The good news, after trekking through all this quick sand (and scarfing down a few more fruit-flavoured TUMS) is that there is no good news around…anywhere. There’s no celebration, no parties, no bright lights. And there’s no chat about new highs, or ‘How long until Dow 20,000?' headlines.
Nothing is deemed good anymore.
And yet the data is not consistent with the ends of a secular bull market. So that tinge in your gut is a solid sign that we’re in the very early innings and should be hoping for a correction.
Is it boring? Yes. A struggle at times? Oh, yes.
But that’s the way it works.
In Summary
Businesses have been making huge profits during the current expansion (see the chart below), but not investing nearly as much as they could have.

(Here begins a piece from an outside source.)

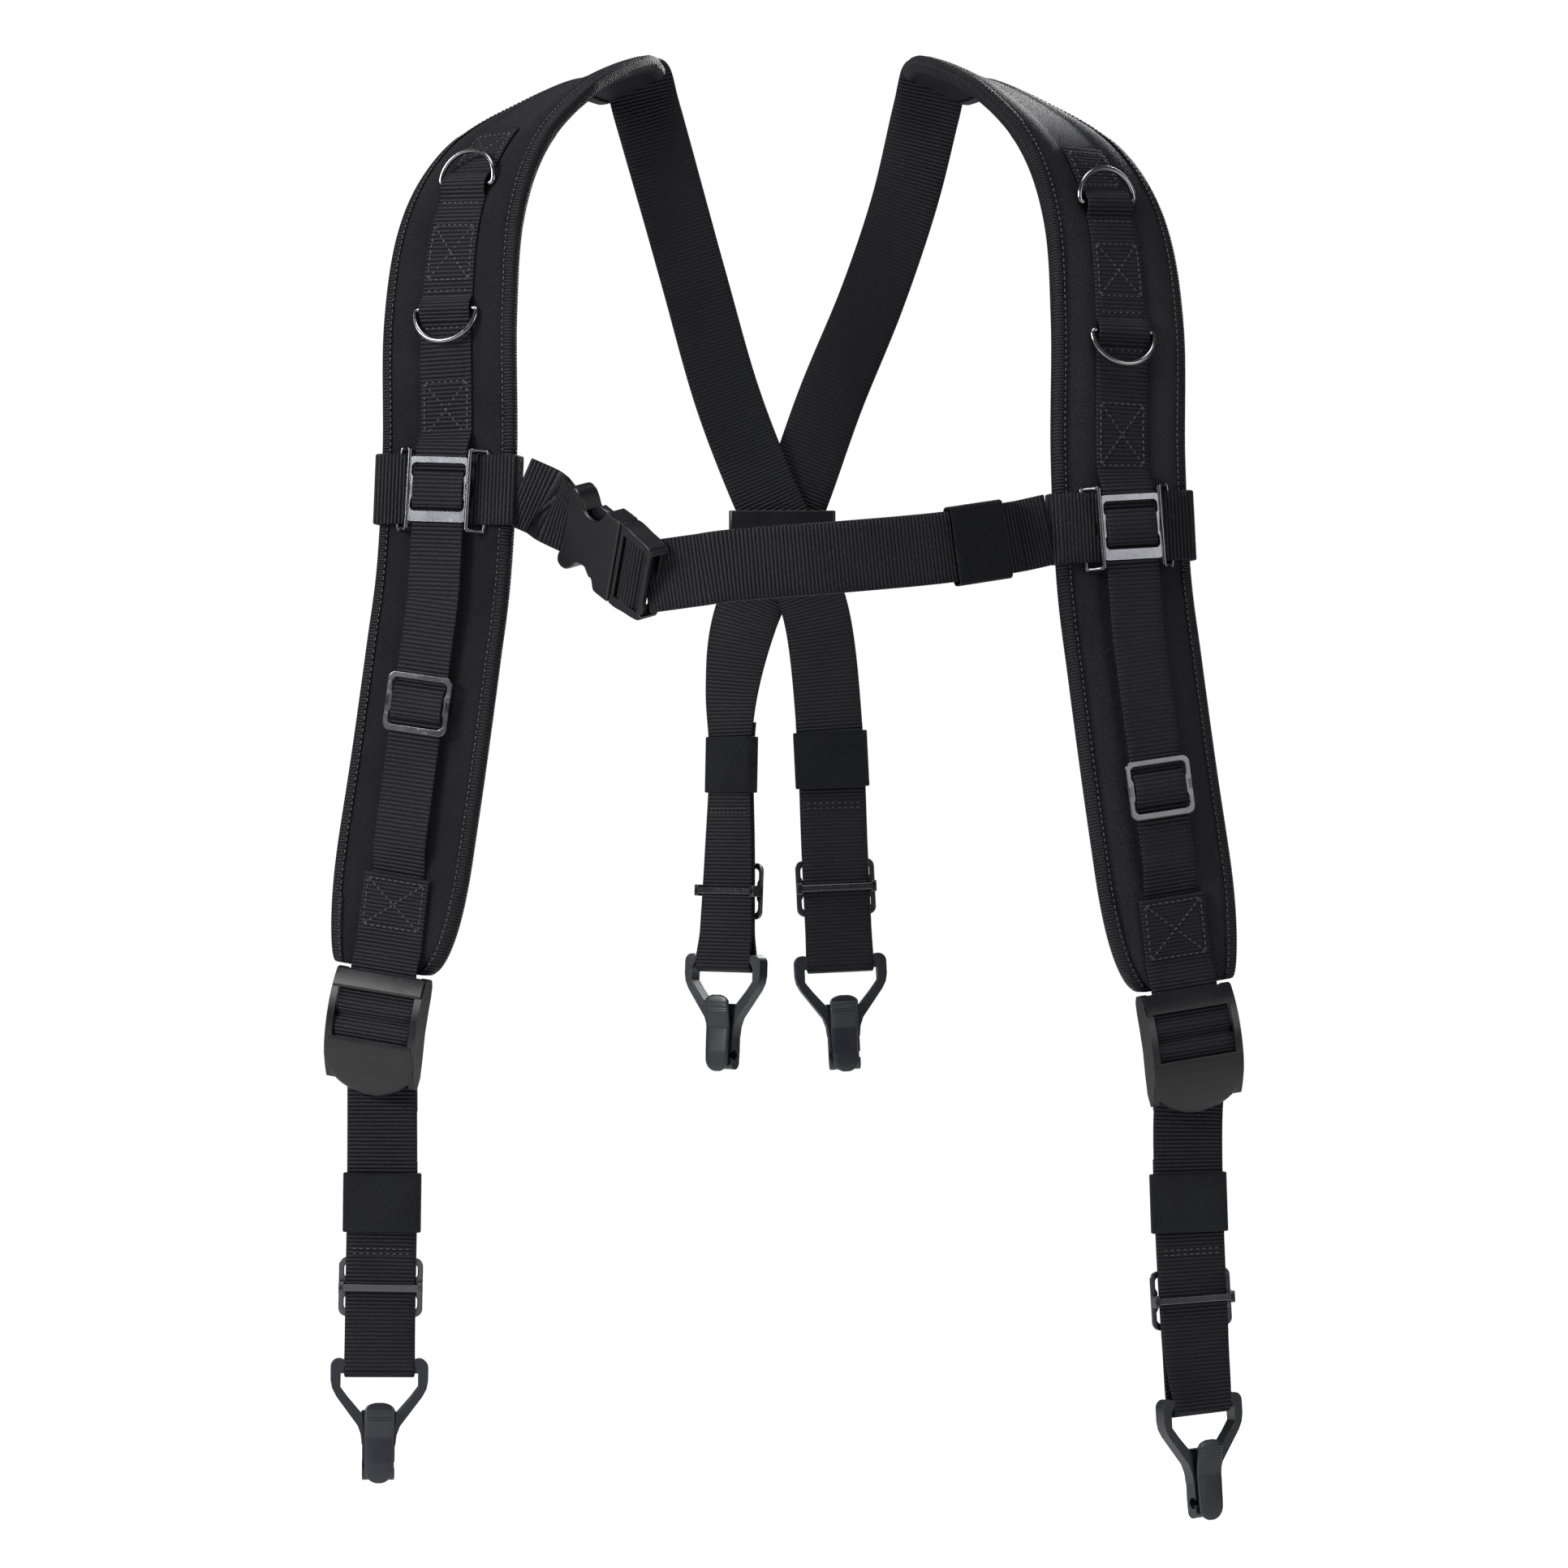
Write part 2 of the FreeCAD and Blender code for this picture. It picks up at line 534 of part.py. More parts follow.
def rear_web(side):
    """Rear webbing from the pad, over the saddle, across the back and down to the hook strap."""
    route = REAR_ROUTE[side]
    lower = t_at(route, SLIDE_Z[("rear", side)] - SLIDE_HEIGHT * 0.8)
    main = ribbon(route, 0.0, lower, web_strip(WEB, WEB_THICK, WEB_THICK / 2 + LAYERS / 2), 44)
    tail = hook_web(route, KEEPER_Z[("rear", side)] + KEEPER_HEIGHT / 2 + 8)
    return Part.makeCompound([main, tail])


def crossing_slide():
    """Flat plastic loop that holds the two rear webs where they cross."""
    wall = 2.4
    outer = rounded(box(-CROSSING_HALF - wall, CROSSING_HALF + wall, -7.0, 8.5, -8, 8), 2.0, Vector(0, 0, 1))
    return outer.cut(box(-CROSSING_HALF, CROSSING_HALF, -5.2, 6.7, -30, 30))


# ---- snap hook, its web bar on the origin, its front towards -y -----------------------------------------
def hook_body():
    """Moulded frame: two ears and a bar for the web, arms that meet in a body, and an eye low in the body."""
    half = HOOK_WIDTH / 2
    d = HOOK_BODY_DEPTH
    pieces = [rod(HOOK_BAR_R, -half + 2, half - 2)]
    for s in (-1, 1):
        ear = Part.makeCylinder(5.2, 4.5, Vector(s * (half - 2.25) - 2.25, 0, 0), Vector(1, 0, 0))
        arm = [Vector(s * half, -d / 2, -2), Vector(s * (half - 4.5), -d / 2, -2),
               Vector(s * (half - 4.5), -d / 2, -9), Vector(s * 7.5, -d / 2, -27),
               Vector(s * 7.5, -d / 2, -33), Vector(s * (half - 1), -d / 2, -11)]
        face = Part.Face(Part.makePolygon(arm + arm[:1]))
        pieces += [ear, face.extrude(Vector(0, d, 0))]
    shank = box(-SHANK_HALF, SHANK_HALF, -d / 2, d / 2, -HOOK_LENGTH + d / 2, HOOK_THROAT)
    pieces.append(shank)
    body = joined(pieces)
    slot = box(-LEVER_HALF - GAP, LEVER_HALF + GAP, -d, HOOK_SLOT_Y, -HOOK_LENGTH - 10, HOOK_THROAT + 6)
    eye = rod(EYE_R, -HOOK_WIDTH, HOOK_WIDTH, EYE_Y, EYE_Z)
    bore = rod(PIN_R, -20, 20, -d / 2 + 2.4, HOOK_PIN_Z)
    tip = rod(d / 2 - 0.2, -SHANK_HALF, SHANK_HALF, 0, -HOOK_LENGTH + d / 2)
    body = joined([body, tip]).cut(slot).cut(eye).cut(bore)
    return body


def hook_lever():
    """Spring lever: thumb pad above its pin, gate below it that closes over the eye."""
    d = HOOK_BODY_DEPTH
    half = LEVER_HALF
    front = -d / 2 - 3.0
    side = [(front + 1.0, -19), (front - 2.2, -20), (front - 2.8, -28), (front - 0.2, -36), (front - 0.6, -50),
            (front + 0.6, -HOOK_LENGTH - 1.5), (front + 2.7, -HOOK_LENGTH - 1.5), (front + 2.4, -50),
            (front + 2.8, -44), (-d / 2 + 4.4, -41.0), (-d / 2 + 4.4, -35.4), (front + 2.4, -30), (front + 0.6, -24)]
    face = Part.Face(Part.makePolygon([Vector(-half, y, z) for y, z in side + side[:1]]))
    lever = face.extrude(Vector(2 * half, 0, 0))
    return lever.cut(rod(PIN_R + PIN_PLAY, -20, 20, -d / 2 + 2.4, HOOK_PIN_Z))


def hook_pin():
    """Cross pin of the lever, flush with the body's sides."""
    return rod(PIN_R, SEWN - SHANK_HALF, SHANK_HALF - SEWN, -HOOK_BODY_DEPTH / 2 + 2.4, HOOK_PIN_Z)


def hook_spring():
    """Bent leaf spring under the thumb pad."""
    back = HOOK_SLOT_Y - SEWN
    return joined([box(-2.5, 2.5, back - 0.5, back, -33.5, -26.5), box(-2.5, 2.5, -2.2, back, -27.1, -26.5)])


def buckle_spot():
    """Middle of the joint between the buckle's halves. Its x runs down the strap's width."""
    return spot(CHEST_ROUTE, 3.3)


def buckle_pieces():
    """Side-release buckle, modelled with x along the strap, y away from the viewer and z up."""
    w, h = BUCKLE_WIDTH / 2, BUCKLE_THICK / 2
    shell = rounded(box(-SHELL_LENGTH + 8, 8, -h, h, -w, w), 4.0, Vector(1, 0, 0))
    room = box(PRONG_TIP - 4.5, 9, -h + SHELL_WALL, h - SHELL_WALL, -w + SHELL_WALL, w - SHELL_WALL)
    ports = [box(PRONG_TIP - 0.5, -4, -h + SHELL_WALL, h - SHELL_WALL, s, s + SHELL_WALL + 2) for s in (-w - 2, w - SHELL_WALL)]
    web_slot = box(-SHELL_LENGTH + 13, -SHELL_LENGTH + 17, -h - 1, h + 1, -WEB / 2 - 0.5, WEB / 2 + 0.5)
    shell = shell.cut(room).cut(web_slot)
    for port in ports:
        shell = shell.cut(port)
    base = rounded(box(8.6, 8 + MALE_LENGTH, -h, h, -w, w), 3.0, Vector(1, 0, 0))
    for slot in (14.0, 23.0):
        base = base.cut(box(slot, slot + 5.0, -h - 1, h + 1, -WEB / 2 - 0.5, WEB / 2 + 0.5))
    tongue = box(-14, 9, -1.6, 1.6, -3, 3)
    deep = PRONG_DEPTH / 2
    x, z = KNUCKLE
    roots = [box(x + 0.7, 9, -deep, deep, s * z - 2.4, s * z + 2.4) for s in (-1, 1)]
    base = joined([base, tongue] + roots)
    for s in (-1, 1):
        base = base.cut(Part.makeCylinder(KNUCKLE_R + GAP, 2 * deep, Vector(x, -deep, s * z), Vector(0, 1, 0)))
    prongs = []
    for s in (1, -1):
        points = [(2.0, 14.0), (2.0, 17.2), (-6, 21.6), (PRONG_TIP + 5.5, 21.8), (PRONG_TIP, 17.0),
                  (PRONG_TIP, 13.0), (-6, 15.5)]
        face = Part.Face(Part.makePolygon([Vector(px, -deep, s * pz) for px, pz in points + points[:1]]))
        knuckle = Part.makeCylinder(KNUCKLE_R, 2 * deep, Vector(x, -deep, s * z), Vector(0, 1, 0))
        prongs.append(joined([face.extrude(Vector(0, 2 * deep, 0)), knuckle]))
    return shell, base, prongs[0], prongs[1]


def buckle_placed(shape):
    """A buckle piece moved to the chest strap."""
    centre, across, outward, along = buckle_spot()
    matrix = FreeCAD.Matrix(
        along.x, -outward.x, across.x, centre.x,
        along.y, -outward.y, across.y, centre.y,
        along.z, -outward.z, across.z, centre.z,
        0, 0, 0, 1,
    )
    moved = shape.copy()
    moved.Placement = FreeCAD.Placement(matrix).multiply(shape.Placement)
    return moved


def band_edge(side):
    """Where the chest strap is sewn to the band round a pad, seen along the strap."""
    route = pad_route(side)
    centre, across, outward, _ = spot(route, t_at(route, CHEST_SLIDE_Z[side]))
    reach = BAND_HALF + WEB_THICK + SEWN
    centre = centre - across * (SIDES[side] * reach) + outward * (BAND - 2 * WEB_THICK)
    return centre, outward.cross(across), outward, across


def buckle_end(distance):
    """Spot on the buckle's axis at a distance from the joint between its halves."""
    centre, across, outward, along = buckle_spot()
    return centre + along * distance, across, outward, along


def chest_web(first, t0, t1, last, lift, steps):
    """Stretch of chest webbing that follows the route between two spots where it is held."""
    middle = [spot(CHEST_ROUTE, t0 + (t1 - t0) * i / steps) for i in range(steps + 1)]
    sections = []
    for centre, across, outward, _ in [first] + middle + ([last] if last else []):
        sections.append([centre + across * u + outward * n for u, n in web_strip(WEB, WEB_THICK, lift)])
    return loft(sections)


def chest_straps():
    """Two stretches of chest webbing: pad to the shell, and male half to the right pad with its doubled tail."""
    single = WEB_THICK / 2 + LAYERS / 2
    shell_end, male_end = buckle_end(8.0 - SHELL_LENGTH - GAP), buckle_end(8.0 + MALE_LENGTH + 2 * GAP)
    left = chest_web(band_edge("left"), 0.8, 1.6, shell_end, 0.0, 4)
    main = chest_web(male_end, 5.0, 9.6, band_edge("right"), -single, 18)
    tail = chest_web(male_end, 5.0, 9.3, None, single, 17)
    return left, main, tail


def hook_spots():
    """The four hooks' web bars."""
    spots = {}
    for side in SIDES:
        spots["front_" + side] = spot(FRONT_ROUTE[side], len(FRONT_ROUTE[side]) - 1)
        lower = "right" if side == "left" else "left"
        spots["rear_" + lower] = spot(REAR_ROUTE[side], len(REAR_ROUTE[side]) - 1)
    return spots


def lower_strap_spot(kind, side, z):
    """Spot on a lower strap's middle surface at one height."""
    route = (FRONT_ROUTE if kind == "front" else REAR_ROUTE)[side]
    return spot(route, t_at(route, z))


def build():
    """Every node's solid, by name."""
    nodes = {}
    for side in SIDES:
        nodes["pad_foam_" + side] = pad_layer(side, -FOAM / 2, FOAM / 2, 1.0)
        nodes["pad_cover_" + side] = Part.makeCompound([
            pad_layer(side, FOAM / 2 + SEWN, FACE), pad_layer(side, -FACE, -FOAM / 2 - SEWN)])
        nodes["pad_binding_" + side] = binding(side)
        nodes["pad_web_" + side] = pad_web(side)
        nodes["anchor_web_" + side] = anchor_web(side)
        nodes["chest_band_" + side] = chest_band(side)
        nodes["chest_slide_" + side] = placed(chest_slide(), chest_slide_spot(side))
        for number, name in enumerate(("upper", "lower")):
            ring = d_ring()
            if number == 0:
                ring.rotate(Vector(), Vector(1, 0, 0), -160)
            else:
                ring.rotate(Vector(), Vector(1, 0, 0), -12)
            nodes["d_ring_%s_%s" % (name, side)] = placed(ring, ring_spot(side, number))
        _, lower_run = free_web_runs(side)
        slide = web_slide(PAD_WEB, PAD_WEB_THICK, SLIDE_HEIGHT, 1)
        nodes["pad_slide_" + side] = placed(slide, spot(lower_run, t_at(lower_run, PAD_SLIDE_Z[side])))
        nodes["ladder_lock_" + side] = placed(ladder_lock(), lock_spot(side))
        nodes["front_strap_" + side] = front_strap(side)
        route = FRONT_ROUTE[side]
        nodes["front_hook_web_" + side] = hook_web(route, KEEPER_Z[("front", side)] + KEEPER_HEIGHT / 2 + 8)
        lower = "right" if side == "left" else "left"
        nodes["rear_web_" + side] = rear_web(side)
        for kind, name in (("front", "front_" + side), ("rear", "rear_" + lower)):
            slide = web_slide(WEB, 2 * WEB_THICK + LAYERS, SLIDE_HEIGHT, -1, STRAP_PLAY)
            nodes["strap_slide_" + name] = placed(slide, lower_strap_spot(kind, side, SLIDE_Z[(kind, side)]))
            band = keeper(WEB, -WEB_THICK - LAYERS / 2, WEB_THICK + LAYERS / 2)
            nodes["keeper_" + name] = placed(band, lower_strap_spot(kind, side, KEEPER_Z[(kind, side)]))
    for name, place in hook_spots().items():
        nodes["hook_body_" + name] = placed(hook_body(), place)
        nodes["hook_lever_" + name] = placed(hook_lever(), place)
        nodes["hook_pin_" + name] = placed(hook_pin(), place)
        nodes["hook_spring_" + name] = placed(hook_spring(), place)
    nodes["crossing_slide"] = crossing_slide().translated(Vector(-1, 99.0, -252))
    shell, base, upper, lower = (buckle_placed(p) for p in buckle_pieces())
    nodes["buckle_shell"], nodes["buckle_base"] = shell, base
    nodes["buckle_prong_upper"], nodes["buckle_prong_lower"] = upper, lower
    left, main, tail = chest_straps()
    nodes["chest_strap_left"], nodes["chest_strap_right"] = left, Part.makeCompound([main, tail])
    band = keeper(WEB, -WEB_THICK - LAYERS / 2, WEB_THICK + LAYERS / 2)
    nodes["keeper_chest"] = placed(band, spot(CHEST_ROUTE, 8.55))
    return nodes


def main():
    """Writes one STEP file for each node."""
    os.makedirs("parts", exist_ok=True)
    for name, shape in build().items():
        if not shape.isValid():
            print("not valid:", name)
        shape.exportStep("parts/%s.step" % name)
        print(name, len(shape.Solids), round(shape.Volume))


main()
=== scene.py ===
import math

import bmesh
import bpy
import numpy as np
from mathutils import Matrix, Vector


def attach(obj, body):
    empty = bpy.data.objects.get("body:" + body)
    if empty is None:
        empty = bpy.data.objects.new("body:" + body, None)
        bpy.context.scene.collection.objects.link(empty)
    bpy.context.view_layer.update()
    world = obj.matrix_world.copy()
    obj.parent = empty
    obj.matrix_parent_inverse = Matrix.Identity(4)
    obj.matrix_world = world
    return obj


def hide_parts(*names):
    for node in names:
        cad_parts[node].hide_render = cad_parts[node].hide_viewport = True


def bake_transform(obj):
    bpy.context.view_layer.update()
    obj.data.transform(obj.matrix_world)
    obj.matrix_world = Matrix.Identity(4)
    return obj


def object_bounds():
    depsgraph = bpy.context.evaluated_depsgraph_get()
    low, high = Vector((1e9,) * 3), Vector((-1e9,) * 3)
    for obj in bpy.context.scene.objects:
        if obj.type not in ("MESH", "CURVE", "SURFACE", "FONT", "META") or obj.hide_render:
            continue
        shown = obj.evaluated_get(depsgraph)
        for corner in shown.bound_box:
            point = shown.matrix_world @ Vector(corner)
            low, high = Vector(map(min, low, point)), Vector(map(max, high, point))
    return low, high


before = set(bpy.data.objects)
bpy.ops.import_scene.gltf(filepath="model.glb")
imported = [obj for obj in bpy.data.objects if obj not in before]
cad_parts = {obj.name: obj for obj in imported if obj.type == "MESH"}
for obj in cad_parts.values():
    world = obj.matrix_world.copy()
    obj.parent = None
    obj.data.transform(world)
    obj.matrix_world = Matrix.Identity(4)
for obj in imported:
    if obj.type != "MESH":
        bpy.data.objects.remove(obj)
cad_low, cad_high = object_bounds()

# ======================================================================================================
# Camera, floor and light. The harness hangs as on a wearer, seen from the front at chest height, over a
# plain pale floor, in soft studio light that comes mostly from the viewer's left.
MM = 0.001
CAMERA_DISTANCE = 3.5
CAMERA_HEIGHT = -0.4
LENS_MM = 144.62
FLOOR_Z = cad_low.z - 0.26

camera = bpy.data.objects.new("camera", bpy.data.cameras.new("camera"))
camera.data.lens = LENS_MM
camera.data.sensor_width = 36.0
camera.data.clip_end = 60.0
camera.location = (0.0, -CAMERA_DISTANCE, CAMERA_HEIGHT)
camera.rotation_euler = (math.radians(90), 0.0, 0.0)
bpy.context.scene.collection.objects.link(camera)
bpy.context.scene.camera = camera
bpy.context.scene.view_settings.view_transform = "Standard"


def node(tree, kind, **sockets):
    """A shader node with some of its inputs set or linked, by socket name."""
    made = tree.nodes.new(kind)
    for name, value in sockets.items():
        socket = made.inputs[name.replace("_", " ")]
        if isinstance(value, bpy.types.NodeSocket):
            tree.links.new(value, socket)
        else:
            socket.default_value = value
    return made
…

If the US wants a stronger economy it needs to:
- Find ways to encourage businesses to invest more
- Lower taxes - we do NOT want to be the most expensive place to do business, and
- Reduce regulatory burdens - corporations have parked some $3 trillion overseas.
You can bet all that money overseas would be brought back in a heartbeat with a tax benefit deal.
Let’s think growth, instead of choking the goose that lays the golden eggs.
And if/when we take the weights added onto the back of businesses over the last eight years, we would/will likely be greatly surprised by the strength present in the underlying economy.